MA63 activist Zainnal Ajamain said that while security is a federal obligation, what had been done by the federal government to ensure the safety of Sabah had been disappointing.
Zainnal said the extent of security in Sabah over the last 56 years, since the formation of Malaysia, can be seen by the way they had positioned the country’s military strength.
The only two army divisions in the country are stationed in Peninsular Malaysia, one in Selangor and the other in Perak. Sabah, where the security threat is omnipresent, has only been given the military strength of a brigade, he said.
A division has between 10,000 and 25,000 soldiers while a brigade has around a thousand to 5,000 soldiers.
“Security is a federal obligation and there are no two ways about it. When it comes to security, it also includes infiltration by illegal immigrants.
“The illegals are also the federal government’s responsibility to resolve,” said Zainnal, who served as the Sabah government adviser in the MA63 talks with Putrajaya.
After the recent kidnapping of five Indonesian fishermen near the Tambisan, Lahad Datu, waters by a group of armed men linked to the Abu Sayaff group, the Indonesian government criticised Malaysia’s defence capabilities.
A Philippines armed forces commander also alleged that such abductions were proof that the Abu Sayyaff had the help of Sabah locals.
Deputy Home Minister Azis Jamman had also not denied the existence of internal terrorist elements working with the militant group from the southern Philippines.
Security and infrastructure development for Sabah come under the responsibility of the federal government, as stated in the Federal Constitution.
Zainnal said Putrajaya should have taken up Sabah Chief Minister Mohd Shafie Apdal’s advice to relocate the Lok Kawi army brigade to Sabah’s east coast.
This, he said, would not only be a deterrent to foreign militant groups but also instil fear in terrorists who are already in Sabah.
“But they prefer to be in Kota Kinabalu, where all the entertainment is.

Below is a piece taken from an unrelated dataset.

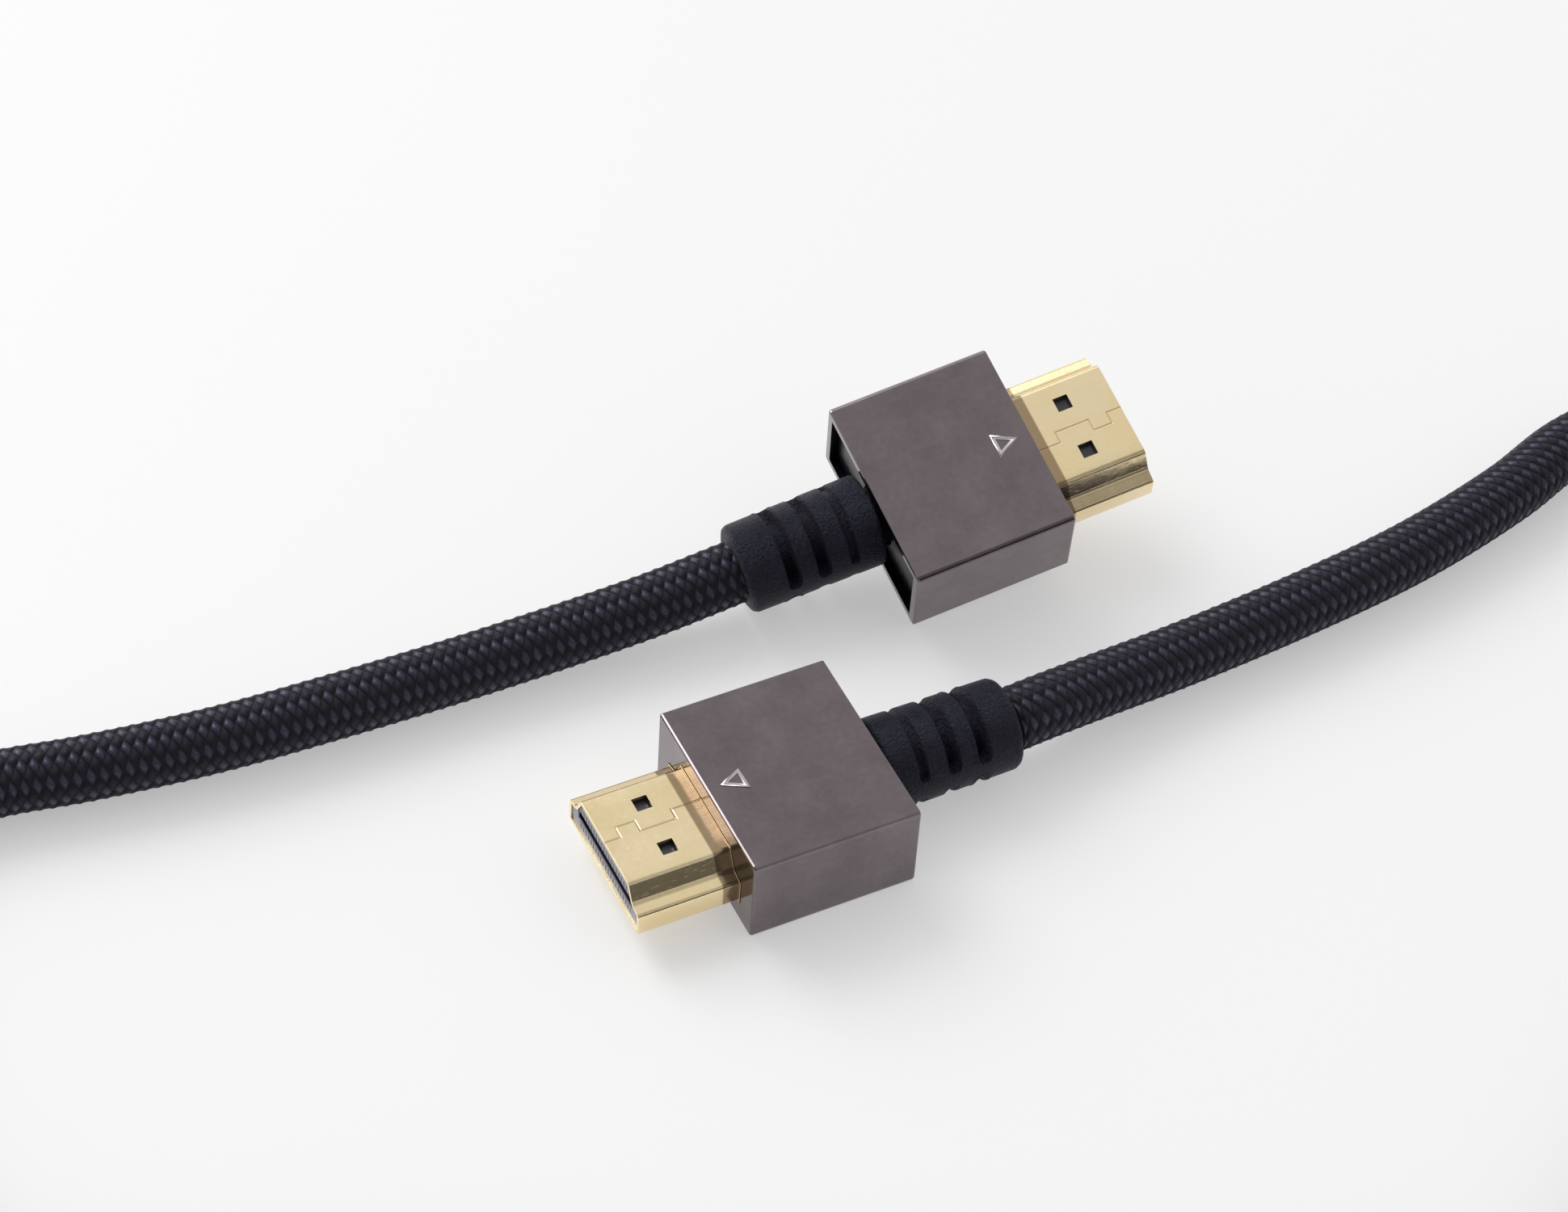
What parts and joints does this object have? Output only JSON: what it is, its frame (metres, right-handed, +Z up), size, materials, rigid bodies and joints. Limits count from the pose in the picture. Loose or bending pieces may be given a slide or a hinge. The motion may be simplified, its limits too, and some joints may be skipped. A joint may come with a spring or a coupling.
{
  "type": "hdmi cable",
  "caption": "Black braided digital video cable about half a metre long, with a straight full-size plug on each end: grey metal sleeve, gold shell and slotted rubber boot.",
  "frame": {"origin": "on the surface that the cable lies on, under the middle of the box around the two plugs", "axes": "+Z up from the surface; +Y along the way in which the two plugs lie farthest apart, towards the far plug"},
  "size_m": [0.1487, 0.161, 0.015],
  "materials": {
    "housing_metal": "satin",
    "gold_plate": "gloss",
    "plug_plastic": "gloss",
    "boot_rubber": "satin",
    "pin_gold": "gloss",
    "braid": "matte"
  },
  "bodies": {
    "root": {"far_plug_housing": "housing_metal", "far_plug_rear_insert": "plug_plastic", "far_plug_shell": "gold_plate", "far_plug_insulator": "plug_plastic", "far_plug_boot": "boot_rubber", "far_plug_floor_pin_1": "pin_gold", "far_plug_floor_pin_2": "pin_gold", "far_plug_floor_pin_3": "pin_gold", "far_plug_floor_pin_4": "pin_gold", "far_plug_floor_pin_5": "pin_gold", "far_plug_floor_pin_6": "pin_gold", "far_plug_floor_pin_7": "pin_gold", "far_plug_floor_pin_8": "pin_gold", "far_plug_floor_pin_9": "pin_gold", "far_plug_floor_pin_10": "pin_gold", "far_plug_roof_pin_1": "pin_gold", "far_plug_roof_pin_2": "pin_gold", "far_plug_roof_pin_3": "pin_gold", "far_plug_roof_pin_4": "pin_gold", "far_plug_roof_pin_5": "pin_gold", "far_plug_roof_pin_6": "pin_gold", "far_plug_roof_pin_7": "pin_gold", "far_plug_roof_pin_8": "pin_gold", "far_plug_roof_pin_9": "pin_gold", "near_plug_housing": "housing_metal", "near_plug_rear_insert": "plug_plastic", "near_plug_shell": "gold_plate", "near_plug_insulator": "plug_plastic", "near_plug_boot": "boot_rubber", "near_plug_floor_pin_1": "pin_gold", "near_plug_floor_pin_2": "pin_gold", "near_plug_floor_pin_3": "pin_gold", "near_plug_floor_pin_4": "pin_gold", "near_plug_floor_pin_5": "pin_gold", "near_plug_floor_pin_6": "pin_gold", "near_plug_floor_pin_7": "pin_gold", "near_plug_floor_pin_8": "pin_gold", "near_plug_floor_pin_9": "pin_gold", "near_plug_floor_pin_10": "pin_gold", "near_plug_roof_pin_1": "pin_gold", "near_plug_roof_pin_2": "pin_gold", "near_plug_roof_pin_3": "pin_gold", "near_plug_roof_pin_4": "pin_gold", "near_plug_roof_pin_5": "pin_gold", "near_plug_roof_pin_6": "pin_gold", "near_plug_roof_pin_7": "pin_gold", "near_plug_roof_pin_8": "pin_gold", "near_plug_roof_pin_9": "pin_gold", "cord": "braid"}
  },
  "joints": []
}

This refusal alone shows that Putrajaya has failed to honour its obligations.
“Even when a piece of big land in Lahad Datu was offered to the military to relocate their operations, they still refused,” he said.
Zainnal believed there was no need to lay direct blame on Putrajaya for the shortcomings, but anyone could judge for themselves that Sabah still faced foreign threats from abductions and the fact that there are thousands of illegal immigrants in the state.

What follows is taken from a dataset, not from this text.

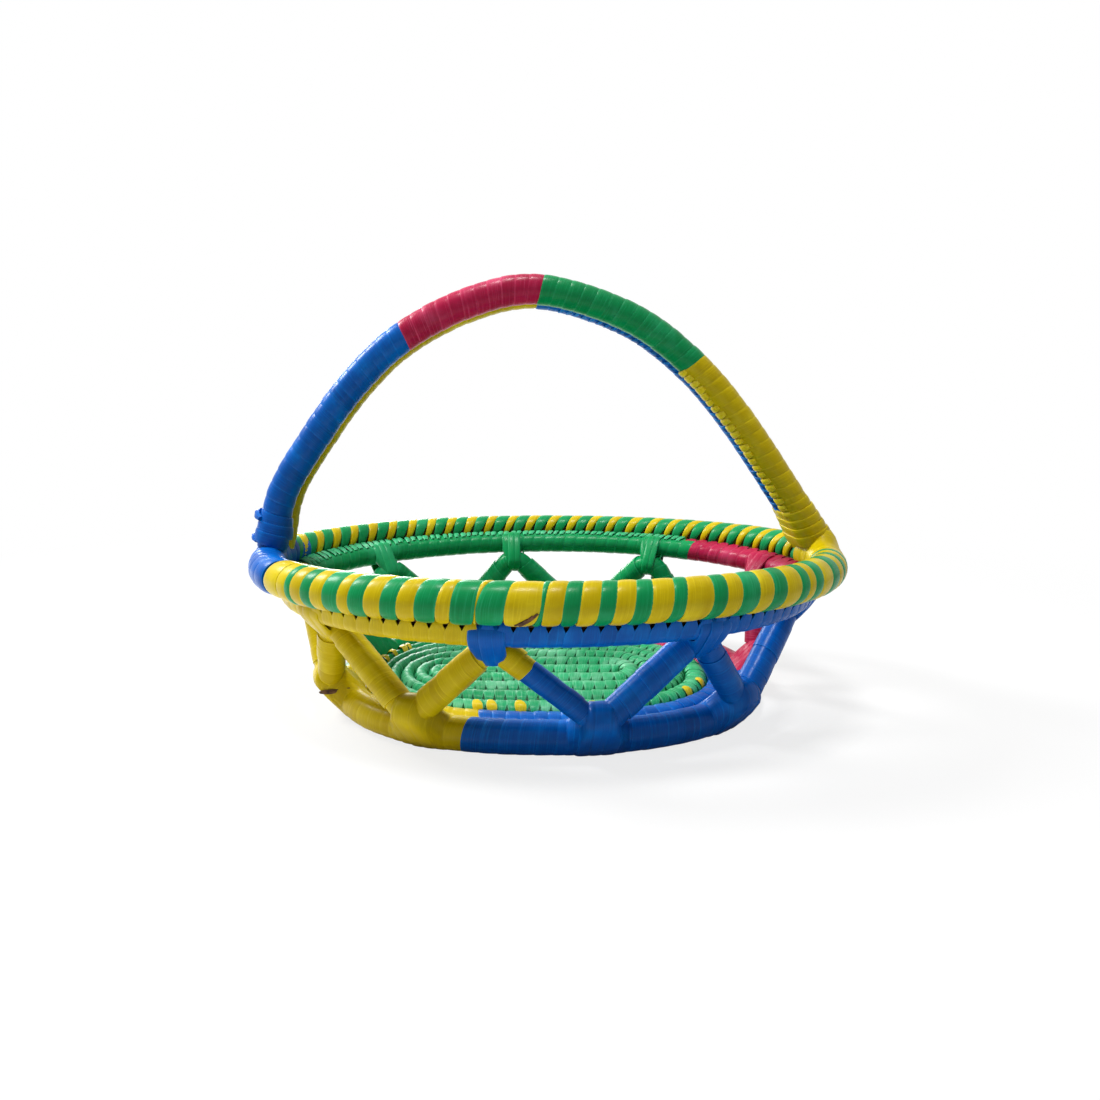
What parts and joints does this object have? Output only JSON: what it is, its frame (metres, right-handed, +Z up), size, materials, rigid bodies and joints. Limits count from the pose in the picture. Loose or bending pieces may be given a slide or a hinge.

Zainnal said it is the right of Indonesia and the Philippines to take their grouses to Putrajaya.
‘Military funding low’
Universiti Malaysia Sabah historian Bilcher Bala said the federal government wanted to fulfil its obligations but did not have the resources to do so at present.
He said military funding is small in Malaysia and many are not keen to join the security forces due to the low rewards and salary, forcing the government to keep its military force small.
“Besides, we don’t have the kind of policy like Singapore where all young men have to undergo compulsory military training.
“The government also cannot afford to recruit many into the force. The truth is that the country cannot even buy second-hand fighter jets, so much so that the defence ministry is even considering exchanging palm oil for the purchase of military assets,” he said.
Bilcher blamed the 1MDB scandal as one of the reasons why the federal government was now facing financial difficulties and said the money lost could have been put to better use, such as improving national defence.
He said as a result of the lack of funds, the military would not be able to provide full security to Sabah’s east coast to prevent the infiltration of criminals from across the Sulu Sea.
“There are just too many rat holes and the Sabah east coast is too long. If the government had the resources, it could easily build big military bases in places like Kudat, Semporna, Tawau or Kalabakan.
“The truth is that the federal government just can’t afford it.”
Bilcher also said security in Peninsular Malaysia was much better than in Sabah, with all sorts of security incidents happening there.
He said Putrajaya can no longer treat Sabah like one of the 13 states in Malaysia as the size of Sabah was so huge.
Bilcher noted most of the federal spending is too concentrated on states in Peninsular Malaysia, including for defence.
Another MA63 observer, Michael Peter Govind, said Putrajaya had failed to ensure the security of Sabah.
“If they had succeeded, there won’t be any more kidnappings and illegals won’t be able to enter the state.”
Govind also agreed Putrajaya should have relocated the Lok Kawi army brigade to the east coast.
“The security forces must first end the infiltration of migrants through ‘rat trails’. The danger is that terrorists can also enter the state this way,” said Govind, who served as one of the board members of Sabah think tank, Institute for Development Studies.
‘Bring back border scouts’
Another vocal MA63 activist, Pritchard Gumbaris, said as a Sabahan he could not dismiss altogether the contention that Putrajaya had failed to provide for Sabah’s security.
He believes the security forces have done enough to thwart attempts to undermine the security in Sabah.
The aide to the Penampang MP said the security forces would do even better if they reactivated the border scouts, whose success in thwarting insurgency had been proven.
The defunct Sabah border scouts, who served as field intelligence and paramilitary agents, did not only thwart the communist insurgency but also repelled the raids of Indonesian soldiers during the Confrontation in the 1960s.
“Their knowledge of the Sabah terrain allowed them to better exercise border control than the existing forces,” said Gumbaris.